Even if these facts are in question, we should be asking why pressed glass fell out of favor as a form of presidential memorabilia. One scholar believes that it is entirely for political reasons: “The gradual extinction of one whole group of campaign objects was caused neither by new technology nor by changes in popular tastes, but by a basic transformation in the political system itself … presidential campaigns evolved steadily into highly centralized operations … the most creative aspects of material culture in American politics came to an end.” A more balanced approach may take all of these factors into consideration to understand why presidential glass was only known to later generations in what they inherited from their mothers and grandmothers. Nevertheless, these remnants of a former time have served as constant reminders of the American spirit, the attitude that fueled industry and won wars, created pride and brought unity to the melting pot.
Conclusion
Presidential glass was a unique genre of pressed glass that appealed to patriotic Americans.

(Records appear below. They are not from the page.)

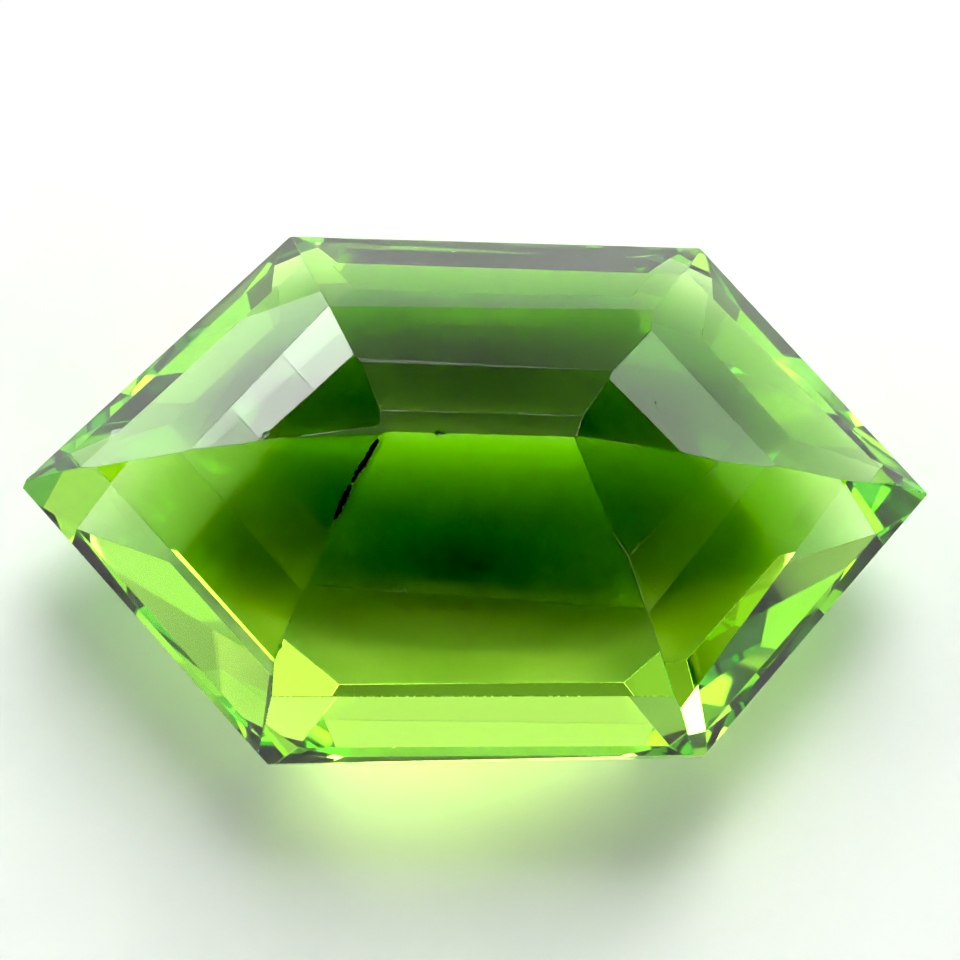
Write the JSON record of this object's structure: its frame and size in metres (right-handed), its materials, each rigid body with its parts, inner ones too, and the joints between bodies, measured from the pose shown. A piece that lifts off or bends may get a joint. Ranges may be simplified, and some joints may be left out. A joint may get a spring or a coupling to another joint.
{
  "type": "fancy cut peridot",
  "caption": "Long hexagonal step-cut gemstone in clear yellow-green, with a flat table on one side and stepped facets rising to a short keel, to be set in a jewellery mount.",
  "frame": {"origin": "on the table facet, under the middle of the stone's length and width", "axes": "+X along the stone's length, +Y towards the long side with the facet beside the keel, +Z out of the stone from the table up to the keel, so the stone lies face down"},
  "size_m": [0.012, 0.0072, 0.0049],
  "materials": {
    "peridot": "polished"
  },
  "bodies": {
    "root": {"peridot": "peridot"}
  },
  "joints": []
}
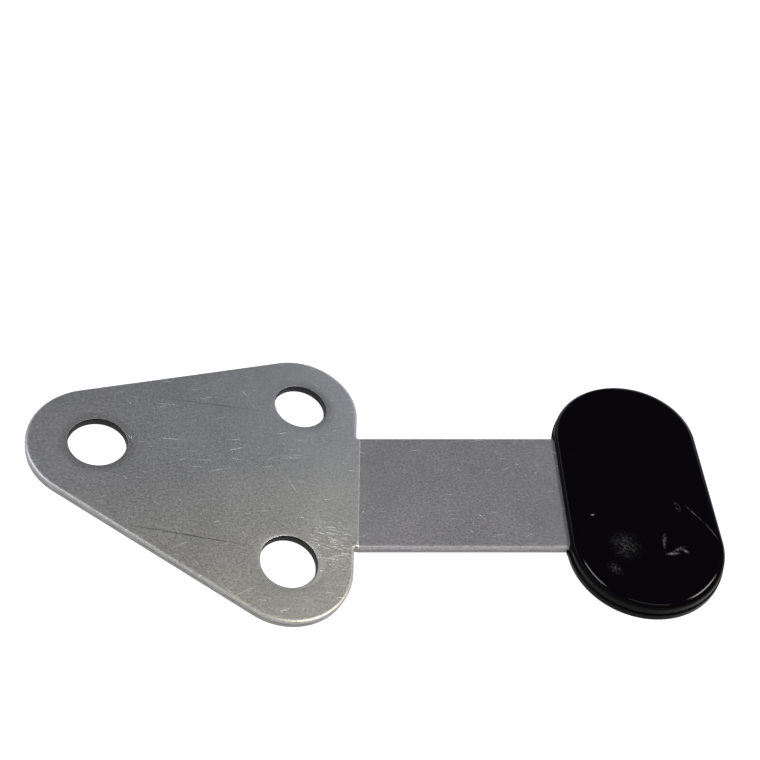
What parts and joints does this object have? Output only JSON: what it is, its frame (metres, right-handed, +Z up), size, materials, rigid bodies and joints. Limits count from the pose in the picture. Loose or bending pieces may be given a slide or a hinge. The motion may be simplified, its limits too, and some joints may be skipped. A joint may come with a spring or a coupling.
{
  "type": "floor door holder",
  "caption": "Flat screw-down floor plate with an upswept leaf-spring tongue that ends in a moulded rubber pad and grips the underside of a door.",
  "frame": {"origin": "underside of the plate at the centroid of its screw holes", "axes": "+X along the part from the plate to the pad, +Y across it, +Z up from the floor"},
  "size_m": [0.1464, 0.0698, 0.0266],
  "materials": {
    "steel": "bare rolled sheet, satin, with fine scratches",
    "pad_rubber": "glossy black moulded, lightly scuffed"
  },
  "bodies": {
    "plate": {"mounting_plate": "steel"},
    "tongue": {"spring_tongue": "steel", "rubber_pad": "pad_rubber"}
  },
  "joints": [
    {"name": "tongue_flex", "type": "hinge", "parent": "plate", "child": "tongue", "pos_m": [0.02897, 0, 0.001], "axis": [0, 1, 0], "range_deg": [0, 6], "stiffness_Nm_per_rad": 200}
  ]
}
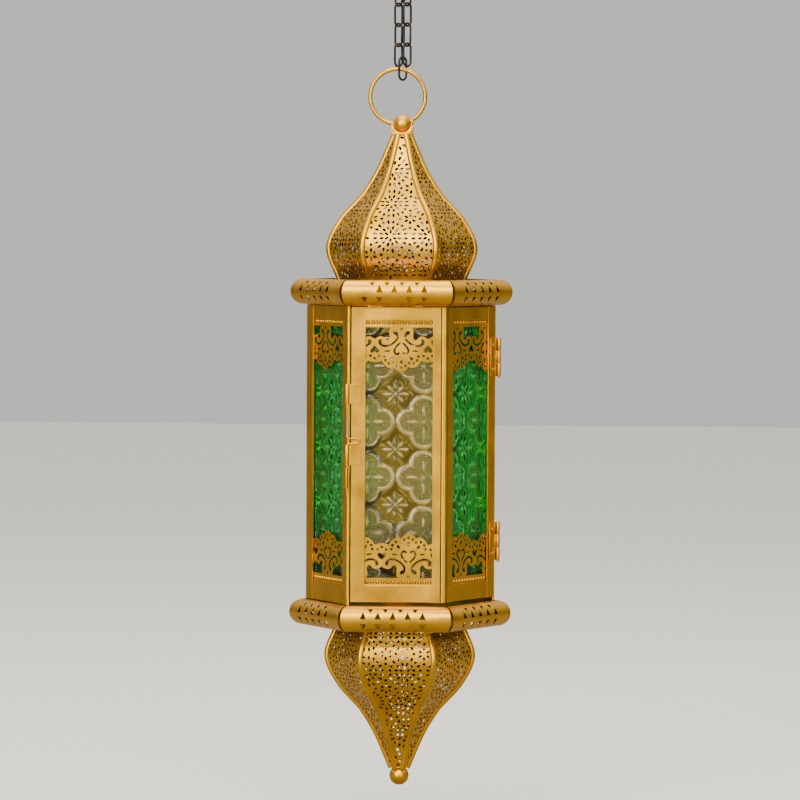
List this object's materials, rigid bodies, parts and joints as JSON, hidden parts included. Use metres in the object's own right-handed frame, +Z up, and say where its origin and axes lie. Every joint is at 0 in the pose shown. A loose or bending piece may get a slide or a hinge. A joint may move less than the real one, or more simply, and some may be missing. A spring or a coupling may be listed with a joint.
{
  "type": "moroccan pendant lantern",
  "caption": "Six-sided hanging candle lantern: pierced onion domes above and below, rolled rims, glazed panels with metal lace, a corner door with a sliding bolt, on a doubled chain.",
  "frame": {"origin": "centre of the ceiling plate's top face, straight above the lantern's axis", "axes": "+Z up, -Y towards the viewer from the front panel, +X to the viewer's right, through the corner that carries the door's hinges"},
  "size_m": [0.149, 0.1302, 0.5756],
  "materials": {
    "gold_paint": "satin metallic gold paint, slightly speckled",
    "black_steel": "satin black steel wire, browned where links rub",
    "clear_glass": "pressed pattern glass, clear with a faint warm tint",
    "green_glass": "pressed pattern glass, emerald green"
  },
  "bodies": {
    "hanger": {"ceiling_plate": "black_steel", "ceiling_hook": "black_steel"},
    "chain_1": {"chain_link_left_1": "black_steel", "chain_link_right_1": "black_steel"},
    "chain_2": {"chain_link_left_2": "black_steel", "chain_link_right_2": "black_steel"},
    "chain_3": {"chain_link_left_3": "black_steel", "chain_link_right_3": "black_steel"},
    "chain_4": {"chain_link_left_4": "black_steel", "chain_link_right_4": "black_steel"},
    "chain_5": {"chain_link_left_5": "black_steel", "chain_link_right_5": "black_steel", "chain_ring_link": "black_steel"},
    "ring": {"hanging_ring": "gold_paint"},
    "lantern": {"ring_yoke": "gold_paint", "top_ball": "gold_paint", "upper_dome": "gold_paint", "top_plate": "gold_paint", "right_back_frame": "gold_paint", "right_back_glass": "green_glass", "right_back_lace_top": "gold_paint", "right_back_lace_bottom": "gold_paint", "back_frame": "gold_paint", "back_glass": "clear_glass", "back_lace_top": "gold_paint", "back_lace_bottom": "gold_paint", "left_back_frame": "gold_paint", "left_back_glass": "green_glass", "left_back_lace_top": "gold_paint", "left_back_lace_bottom": "gold_paint", "left_front_frame": "gold_paint", "left_front_glass": "green_glass", "left_front_lace_top": "gold_paint", "left_front_lace_bottom": "gold_paint", "latch_post": "gold_paint", "bolt_keeper": "gold_paint", "lower_hinge_fixed_leaf": "gold_paint", "lower_hinge_pin": "gold_paint", "upper_hinge_fixed_leaf": "gold_paint", "upper_hinge_pin": "gold_paint", "bottom_plate": "gold_paint", "candle_cup": "gold_paint", "lower_dome": "gold_paint", "finial_ball": "gold_paint"},
    "door": {"front_frame": "gold_paint", "front_glass": "clear_glass", "front_lace_top": "gold_paint", "front_lace_bottom": "gold_paint", "right_front_frame": "gold_paint", "right_front_glass": "green_glass", "right_front_lace_top": "gold_paint", "right_front_lace_bottom": "gold_paint", "door_corner_post": "gold_paint", "lower_hinge_door_leaf": "gold_paint", "upper_hinge_door_leaf": "gold_paint", "upper_bolt_sleeve": "gold_paint", "lower_bolt_sleeve": "gold_paint"},
    "bolt": {"latch_bolt": "gold_paint"}
  },
  "joints": [
    {"name": "chain_1_swing", "type": "hinge", "parent": "hanger", "child": "chain_1", "pos_m": [0, 0, -0.0283], "axis": [0.7071, -0.7071, 0], "range_deg": [-30, 30]},
    {"name": "chain_2_swing", "type": "hinge", "parent": "chain_1", "child": "chain_2", "pos_m": [0, 0, -0.03915], "axis": [-0.7071, 0.7071, 0], "range_deg": [-30, 30]},
    {"name": "chain_3_swing", "type": "hinge", "parent": "chain_2", "child": "chain_3", "pos_m": [0, 0, -0.05435], "axis": [0.7071, -0.7071, 0], "range_deg": [-30, 30]},
    {"name": "chain_4_swing", "type": "hinge", "parent": "chain_3", "child": "chain_4", "pos_m": [0, 0, -0.06595], "axis": [-0.7071, 0.7071, 0], "range_deg": [-30, 30]},
    {"name": "chain_5_swing", "type": "hinge", "parent": "chain_4", "child": "chain_5", "pos_m": [0, 0, -0.08115], "axis": [0.7071, -0.7071, 0], "range_deg": [-30, 30]},
    {"name": "ring_swing", "type": "hinge", "parent": "chain_5", "child": "ring", "pos_m": [0, 0, -0.09665], "axis": [0.9848, 0, -0.1736], "range_deg": [-40, 40]},
    {"name": "lantern_swing", "type": "hinge", "parent": "ring", "child": "lantern", "pos_m": [0, 0, -0.13279], "axis": [-0.9848, 0, -0.1736], "range_deg": [-60, 60]},
    {"name": "door_hinge", "type": "hinge", "parent": "lantern", "child": "door", "pos_m": [0.06538, 0, -0.3], "axis": [0, 0, 1], "range_deg": [0, 110]},
    {"name": "bolt_slide", "type": "slide", "parent": "door", "child": "bolt", "axis": [0, 0, 1], "range_m": [0, 0.0205]}
  ]
}
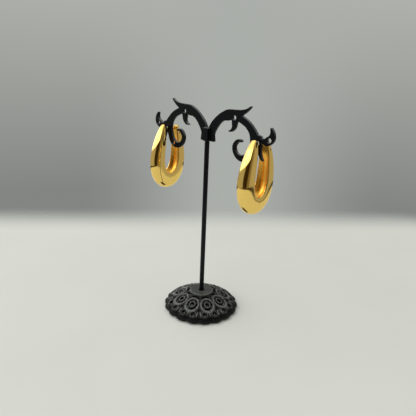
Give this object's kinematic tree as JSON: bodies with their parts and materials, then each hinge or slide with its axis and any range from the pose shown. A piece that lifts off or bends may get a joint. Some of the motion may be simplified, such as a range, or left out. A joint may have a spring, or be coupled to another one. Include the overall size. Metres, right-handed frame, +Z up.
{
  "type": "pair of teardrop hoop earrings on a scroll display stand",
  "caption": "Polished gold teardrop hoop earrings hanging by their ear posts on a black display stand: scroll bar on a round rod over a pierced, lobed, domed base.",
  "frame": {"origin": "centre of the base's footprint, on the surface that it stands on", "axes": "+Z up along the rod, X along the scroll bar, -Y towards the side that the bar's plain face looks to"},
  "size_m": [0.0928, 0.0474, 0.1316],
  "materials": {
    "black_cast_base": "satin black paint over a zinc casting, worn dusty grey on the raised relief",
    "black_painted_rod": "satin black paint",
    "black_scroll_bar": "moulded satin black plastic with soft edges",
    "polished_gold_plate": "mirror-polished yellow gold plate",
    "gold_post_wire": "polished gold-plated wire"
  },
  "bodies": {
    "root": {"base": "black_cast_base", "rod": "black_painted_rod", "scroll_bar": "black_scroll_bar", "hoop_left": "polished_gold_plate", "hoop_right": "polished_gold_plate", "ear_post_left": "gold_post_wire", "ear_post_right": "gold_post_wire"}
  },
  "joints": []
}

It provided a visual undergirding in the home to the election of new presidents and the farewell to old ones. It is a commentary on American consumer tastes and fads, and it has left us with a lucid view of how American identity was embodied in the everyday American life. While it is impossible to give more than a contextual introduction to presidential glass here, it is my hope that this preliminary study on the subject will be the beginning for further exploration in the examination of this genre of glassware.